You correctly found the answer in two ways.  In the first, you counted ordered selections.  In the second, you counted unordered selections.  However, this is not the best example to illustrate this, so let's consider a different example.

Find the probability that three balls of different colors are selected when three balls are drawn without replacement from a bag containing four blue, three green, and two red balls.

Ordered selections
There are $9$ ways to select the first ball, $8$ ways to select the second, and $7$ ways to select the third, so there are $9 \cdot 8 \cdot 7$ selections in our sample space.  
Let $b$ denote blue, $g$ denote green, and $r$ denote red.  There are $3! = 6$ favorable cases:  $$(b, g, r), (b, r, g), (g, b, r), (g, r, b), (r, b, g), (r, g, b)$$  Hence, the probability of selecting three different colors is 
\begin{align*}
p & = p((b, g, r)) + p((b, r, g)) + p((g, b, r)) + p((g, r, b)) + p((r, b, g)) + p((r, g, b))\\
  & = \frac{4}{9} \cdot \frac{3}{8} \cdot \frac{2}{7} + \frac{4}{9} \cdot \frac{2}{8} \cdot \frac{3}{7} + \frac{3}{9} \cdot \frac{4}{8} \cdot \frac{2}{7} + \frac{3}{9} \cdot \frac{2}{8} \cdot \frac{4}{7} + \frac{2}{9} \cdot \frac{4}{8} \cdot \frac{3}{7} + \frac{2}{9} \cdot \frac{3}{8} \cdot \frac{4}{7}\\
& = 6 \cdot \frac{4}{9} \cdot \frac{3}{8} \cdot \frac{2}{7}\\
& = \frac{2}{7}
\end{align*} 
Unordered selections
There are $$\binom{9}{3}$$ ways to select three of the nine available balls.  
The favorable cases consist of choosing one of the four blue balls, one of the three green balls, and one of the two red balls.  Hence, the number of favorable cases is 
$$\binom{4}{1}\binom{3}{1}\binom{2}{1}$$
Therefore, the probability of selecting three balls of different colors is 
$$p = \frac{\dbinom{4}{1}\dbinom{3}{1}\dbinom{2}{1}}{\dbinom{9}{3}} = \frac{24}{84} = \frac{2}{7}$$
The reason that we obtain the same answer for ordered and unordered selections is that the order in which we select the elements of the subset does not matter, just which elements we select.

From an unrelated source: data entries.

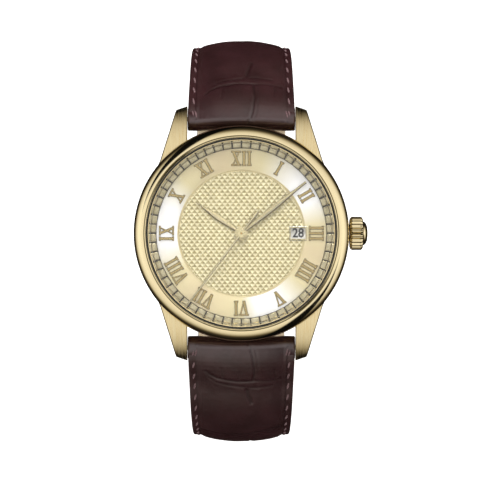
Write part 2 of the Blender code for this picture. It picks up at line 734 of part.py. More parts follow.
TAIL_START, TAIL_THICKNESS = 17.0, 2.2
STRAP_12 = StrapPath(1, STRAP_12_LENGTH, Vector((33.4, 36.0)), Vector((14.0, 11.0)), -190)
STRAP_6 = StrapPath(-1, STRAP_6_LENGTH, Vector((36.6, 34.0)), Vector((TAIL_START, TAIL_THICKNESS)), -180)


def ramp(value, low, high):
    t = min(1.0, max(0.0, (value - low) / (high - low)))
    return t * t * (3 - 2 * t)


def half_width(distance):
    return HALF_WIDTH_LUG + (HALF_WIDTH_BUCKLE - HALF_WIDTH_LUG) * min(1.0, distance / STRAP_12_LENGTH)


def edge_thickness(distance):
    return TAIL_THICKNESS + 1.2 * (1 - ramp(distance, 0, 8)) + 0.4 * (1 - ramp(distance, 8, 45))


def pad_rise(distance):
    return 1.35 * ramp(distance, 1, 9) * (1 - ramp(distance, 22, 56))


def loft(name, sections):
    """A closed solid through rings of world points, with a flat cap at each end."""
    shape = bmesh.new()
    rings = [[shape.verts.new(p * MM) for p in section] for section in sections]
    for a, b in zip(rings, rings[1:]):
        for k in range(len(a)):
            n = (k + 1) % len(a)
            shape.faces.new((a[k], a[n], b[n], b[k]))
    shape.faces.new(rings[0][::-1])
    shape.faces.new(rings[-1])
    bmesh.ops.triangulate(shape, faces=[face for face in shape.faces if len(face.verts) == 4])
    return mesh_of(name, shape)


def tip_factor(distance, length, pointed):
    """How much of its width the strap keeps near its end."""
    if not pointed or distance < length - 9:
        return 1.0
    t = (distance - (length - 9)) / 9
    return max(0.3, math.sqrt(max(0.0, 1 - t**2.4)))


def stations(start, path, pointed):
    """Where the strap's cross-sections stand, from the spring bar to the end."""
    count = round((path.curved - start) / 3)
    bend = [start + k * (path.curved - start) / count for k in range(count + 1)]
    ends = [path.length - 9 * (1 - math.sin(math.radians(a))) for a in (0, 30, 50, 68, 90)]
    return bend + (ends if pointed else [path.length])


def leather(name, path, pointed, mat):
    """The padded upper: a flat stitched edge each side and a raised middle."""
    sections = []
    for s in stations(0, path, pointed):
        half = half_width(s) * tip_factor(s, path.length, pointed)
        low, edge = LINING + FIT, edge_thickness(s)
        top = edge + pad_rise(s)
        flange, slope = min(1.4, half * 0.3), min(2.8, half * 0.6)
        ring = [
            (-half, low),
            (-half, edge),
            (flange - half, edge),
            (slope - half, top),
            (half - slope, top),
            (half - flange, edge),
            (half, edge),
            (half, low),
        ]
        sections.append([path.world(s, w, n) for w, n in ring])
    upper = add(name, loft(name, sections), mat["leather"])
    bar = (path.side * BAR_OFFSET, BAR_HEIGHT)
    half = HALF_WIDTH_LUG
    join(upper, rod("roll", (-half, *bar), (half, *bar), ROLL_R, 16))
    cut(upper, rod("roll_bore", (-half - 1, *bar), (half + 1, *bar), 0.85, 12))
    return upper


def lining(name, path, pointed, mat):
    sections = []
    for s in stations(2.6, path, pointed):
        half = (half_width(s) - 0.1) * tip_factor(s, path.length, pointed)
        ring = [(-half, 0), (-half, LINING), (half, LINING), (half, 0)]
        sections.append([path.world(s, w, n) for w, n in ring])
    return add(name, loft(name, sections), mat["lining"])


HOLE_PITCH, HOLE_COUNT = 6.5, 7


def strap_6(mat):
    upper = leather("strap_6_leather", STRAP_6, True, mat)
    under = lining("strap_6_lining", STRAP_6, True, mat)
    under_dial = STRAP_6.curved + TAIL_START
    for k in range(HOLE_COUNT):
        s = under_dial + (1.5 - HOLE_COUNT + k) * HOLE_PITCH
        for piece in (upper, under):
            start, end = STRAP_6.world(s, 0, -3), STRAP_6.world(s, 0, 6)
            cut(piece, rod("tail_hole", start, end, 0.9, 8))


def strap_12(mat):
    """The buckle half: its end wraps the buckle bar and is slotted for the tongue."""
    upper = leather("strap_12_leather", STRAP_12, False, mat)
    under = lining("strap_12_lining", STRAP_12, False, mat)
    s = STRAP_12_LENGTH
    bar = STRAP_12.world(s, 0, BUCKLE_OUT)
    half = HALF_WIDTH_BUCKLE
    side = Vector((half, 0, 0))
    join(upper, rod("buckle_roll", bar - side, bar + side, 1.35, 14))
    wide = side * 1.2
    for piece in (upper, under):
        cut(piece, rod("buckle_roll_bore", bar - wide, bar + wide, 0.7, 12))
        slot = [(-1.4, -2), (-1.4, 6), (1.4, 6), (1.4, -2)]
        ends = [[STRAP_12.world(d, w, n) for w, n in slot] for d in (s - 4.5, s + 4)]
        cut(piece, loft("tongue_slot", ends))
    cut(under, rod("lining_relief", bar - wide, bar + wide, 1.42, 14))


BUCKLE_OUT = 1.1
FRAME_LENGTH = 8.6
ARM_IN, ARM_OUT = 9.25, 10.7


def buckle_matrix():
    """Buckle frame of reference: X across, Y on past the strap's end, Z away from the wrist."""
    point = STRAP_12.world(STRAP_12_LENGTH, 0, BUCKLE_OUT)
    _, along, normal = STRAP_12.at(STRAP_12_LENGTH)
    rows = [(1, 0, 0), (0, along.x, normal.x), (0, along.y, normal.y)]
    turn = Matrix(rows).to_4x4()
    return Matrix.Translation(point * MM) @ turn


def in_buckle(mesh):
    mesh.transform(buckle_matrix())
    return mesh


def local_prism(name, outline, low, high, axis):
    """A prism in the buckle's frame: axis 2 extrudes an (X, Y) outline, axis 0 a (Y, Z) outline."""
    shape = bmesh.new()
    if axis == 2:
        points = [(x * MM, y * MM, low * MM) for x, y in outline]
        step = (0, 0, (high - low) * MM)
    else:
        points = [(low * MM, y * MM, z * MM) for y, z in outline]
        step = ((high - low) * MM, 0, 0)
    face = shape.faces.new([shape.verts.new(p) for p in points])
    up = bmesh.ops.extrude_face_region(shape, geom=[face])
    verts = [v for v in up["geom"] if isinstance(v, bmesh.types.BMVert)]
    bmesh.ops.translate(shape, verts=verts, vec=step)
    return in_buckle(mesh_of(name, shape))


def rounded_rectangle(left, right, low, high, radius, count=5):
    outline = []
    corners = (
        (right - radius, high - radius, 0),
        (left + radius, high - radius, 90),
        (left + radius, low + radius, 180),
        (right - radius, low + radius, 270),
    )
    for x, y, start in corners:
        outline += [polar(radius, start + 90 * k / (count - 1), (x, y)) for k in range(count)]
    return outline


def circle(radius, count, centre=(0.0, 0.0)):
    return [polar(radius, 360 * k / count, centre) for k in range(count)]


def buckle(mat):
    gold = mat["gold_polished"]
    outer = rounded_rectangle(-ARM_OUT, ARM_OUT, -1.25, FRAME_LENGTH, 2.4)
    frame = add("buckle_frame", local_prism("buckle_frame", outer, -0.75, 0.85, 2), gold)
    inner = rounded_rectangle(-ARM_IN, ARM_IN, -6, FRAME_LENGTH - 1.7, 1.2)
    cut(frame, local_prism("frame_opening", inner, -3, 3, 2))
    cut(frame, local_prism("frame_bore", circle(0.52, 14), -12, 12, 0))
    add("buckle_bar", local_prism("buckle_bar", circle(0.48, 14), -10.6, 10.6, 0), mat["steel"])
    arm = [(0.0, 0.1), (0.55, 0.95), (2.5, 1.0), (8.7, 0.95), (9.1, 1.15), (9.1, 1.5), (8.8, 1.7), (2.4, 1.7), (0, 1.1)]
    tongue = add("buckle_tongue", local_prism("buckle_tongue", arm, -0.85, 0.85, 0), gold)
    join(tongue, local_prism("tongue_eye", circle(1.12, 16), -1.1, 1.1, 0))
    cut(tongue, local_prism("tongue_bore", circle(0.54, 14), -2, 2, 0))


FIXED_KEEPER_AT, FREE_KEEPER_AT = 65.2, 58.9
KEEPER_WIDTH = 4.6


def keeper(name, middle, mat):
    """A leather loop round the strap, with room for the tail over it."""
    half = half_width(middle)
    edge = edge_thickness(middle)
    outer = rounded_rectangle(-half - 1.15, half + 1.15, -1.25, edge + 3.75, 1.0, 3)
    inner = rounded_rectangle(-half - 0.35, half + 0.35, -0.5, edge + 2.95, 0.5, 2)
    point = STRAP_12.world(middle, 0, 0)
    _, along, normal = STRAP_12.at(middle)
    turn = Matrix([(1, 0, 0), (0, normal.x, along.x), (0, normal.y, along.y)]).to_4x4()
    place = Matrix.Translation(point * MM) @ turn
    meshes = []
    for outline, reach in ((outer, KEEPER_WIDTH / 2), (inner, KEEPER_WIDTH)):
        shape = bmesh.new()
        face = shape.faces.new([shape.verts.new((x * MM, n * MM, -reach * MM)) for x, n in outline])
        up = bmesh.ops.extrude_face_region(shape, geom=[face])
        verts = [v for v in up["geom"] if isinstance(v, bmesh.types.BMVert)]
        bmesh.ops.translate(shape, verts=verts, vec=(0, 0, 2 * reach * MM))
        bmesh.ops.transform(shape, matrix=place, verts=shape.verts)
        meshes.append(mesh_of(name, shape))
    loop = add(name, meshes[0], mat["leather"])
    cut(loop, meshes[1])


def spring_bar(name, side, mat):
    """A sprung bar: a hollow body and a sliding pin at each end that enters the lug."""
    y, z = side * BAR_OFFSET, BAR_HEIGHT
    body = add(name + "_body", rod(name, (-8.5, y, z), (8.5, y, z), 0.75, 14), mat["steel"])
    cut(body, rod("bar_bore", (-12, y, z), (12, y, z), 0.5, 12))
    for label, way in (("9_side", -1), ("3_side", 1)):
        pin_name = f"{name}_pin_{label}"
        pin = add(pin_name, rod(pin_name, (way * 6.2, y, z), (way * 10.9, y, z), 0.42, 12), mat["steel"])
        join(pin, rod("pin_flange", (way * 9.5, y, z), (way * 9.75, y, z), 0.75, 12))


def build():
    clear_scene()
    mat = palette()
    case = case_middle(mat)
    crown_flat(case)
    case_rings(mat)
    case_back(mat)
    crown_set(mat)
    dial_parts(mat)
    numeral_ring(mat)
    hands(mat)
    train(mat)
    motion_work(mat)
    date_works(mat)
    plates(mat)
    electric(mat)
    setting_lever(mat)
    strap_12(mat)
    strap_6(mat)
    buckle(mat)
    keeper("fixed_keeper", FIXED_KEEPER_AT, mat)
    keeper("free_keeper", FREE_KEEPER_AT, mat)
    spring_bar("spring_bar_12", 1, mat)
    spring_bar("spring_bar_6", -1, mat)


build()
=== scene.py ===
import math

import bmesh
import bpy
from mathutils import Matrix, Vector, noise


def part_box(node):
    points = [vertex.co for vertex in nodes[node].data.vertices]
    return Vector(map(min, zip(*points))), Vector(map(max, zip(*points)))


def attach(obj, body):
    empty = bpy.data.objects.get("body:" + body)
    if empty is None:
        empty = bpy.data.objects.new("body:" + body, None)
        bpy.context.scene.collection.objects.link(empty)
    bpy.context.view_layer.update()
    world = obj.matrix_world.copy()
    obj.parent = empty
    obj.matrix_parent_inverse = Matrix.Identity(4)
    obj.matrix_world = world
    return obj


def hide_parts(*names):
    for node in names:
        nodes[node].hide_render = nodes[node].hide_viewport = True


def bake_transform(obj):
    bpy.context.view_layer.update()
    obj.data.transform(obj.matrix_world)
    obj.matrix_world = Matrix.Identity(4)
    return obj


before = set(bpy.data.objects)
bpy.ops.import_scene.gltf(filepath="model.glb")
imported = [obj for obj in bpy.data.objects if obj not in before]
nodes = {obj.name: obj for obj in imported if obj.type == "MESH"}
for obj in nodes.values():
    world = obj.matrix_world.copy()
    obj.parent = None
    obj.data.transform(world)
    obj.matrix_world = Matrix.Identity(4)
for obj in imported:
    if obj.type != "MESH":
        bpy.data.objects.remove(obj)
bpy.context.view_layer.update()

mm = 0.001

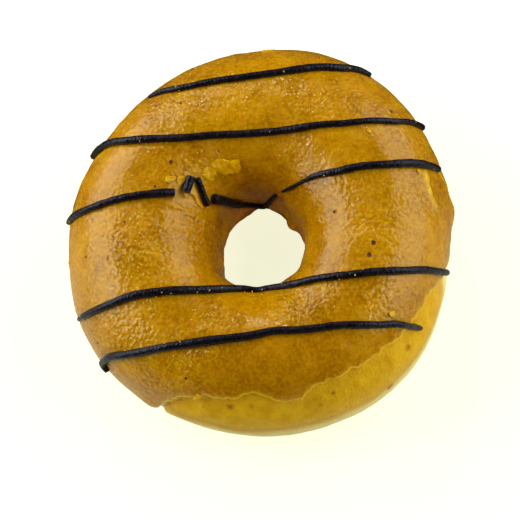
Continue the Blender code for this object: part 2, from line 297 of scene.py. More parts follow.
# Where the sugar lies thick, with bright gold grains that partly stand in for painted glints: theta and phi
# in degrees, reach, share; and its share all over the top
SUGARY_STRETCHES = ((104, 76, 0.0065, 1.0), (298, 108, 0.0035, 0.7))
THIN_SUGAR = 0.06
# Crumbs that stick to the drizzle
CRUMB_DENSITY = 90000
CRUMB_SIZE = 0.00012
CRUMB_SEED = 11
# A grain's shape, in shares of its size: from its least length and width to its greatest, and its height
SPECK_LENGTH = (0.6, 1.9)
SPECK_WIDTH = (0.5, 1.1)
SPECK_HEIGHT = 0.55

# Colours as the eye sees them, in 0 to 255
CARAMEL = (212, 150, 0)
CARAMEL_DEEP = (158, 96, 0)
CARAMEL_PALE = (242, 192, 6)
# The lip's colour: partly the thin icing's paler tone, partly a painted highlight along its edge
LIP_PALE_AND_HIGHLIGHT = (255, 212, 20)
# The pits' walls: partly the bubble's own brown, partly painted shade in the recess
PIT_BROWN_AND_SHADE = (128, 66, 6)
FLAKE_YELLOW = (255, 196, 0)
FLAKE_AMBER = (240, 160, 0)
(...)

How do I know not to count the same situation with combinations if the balls are drawn with replacement?

The binomial coefficient 
$$\binom{n}{k} = \frac{n!}{k!(n - k)!}$$
counts the number of ways of selecting a subset of $k$ elements from a set with $n$ elements.
If the balls are chosen without replacement and $k > 1$, we are not choosing a subset of $k$ balls since all the balls are available for each selection.  In particular, the same ball may be selected more than once.

Find the probability that three balls of different colors when three balls are drawn with replacement from a bag containing four blue, three green, and two red balls.  

Thre are $9$ ways to select the first ball, $9$ ways to select the second ball, and $9$ ways to select the third ball.  Hence, there are $9^3$ selections in our sample space.
The favorable cases are the same as in the preceding example.  However, the probability of selecting three different colors is 
\begin{align*}
p & = p((b, g, r)) + p((b, r, g)) + p((g, b, r)) + p((g, r, b)) + p((r, b, g)) + p((r, g, b))\\
  & = \frac{4}{9} \cdot \frac{3}{9} \cdot \frac{2}{9} + \frac{4}{9} \cdot \frac{2}{9} \cdot \frac{3}{9} + \frac{3}{9} \cdot \frac{4}{9} \cdot \frac{2}{9} + \frac{3}{9} \cdot \frac{2}{9} \cdot \frac{4}{9} + \frac{2}{9} \cdot \frac{4}{9} \cdot \frac{3}{9} + \frac{2}{9} \cdot \frac{3}{9} \cdot \frac{4}{9}\\
& = 6 \cdot \frac{4}{9} \cdot \frac{3}{9} \cdot \frac{2}{9}\\
& = \frac{16}{81}
\end{align*} 
Notice that the order of selection matters, so using combinations would not be appropriate.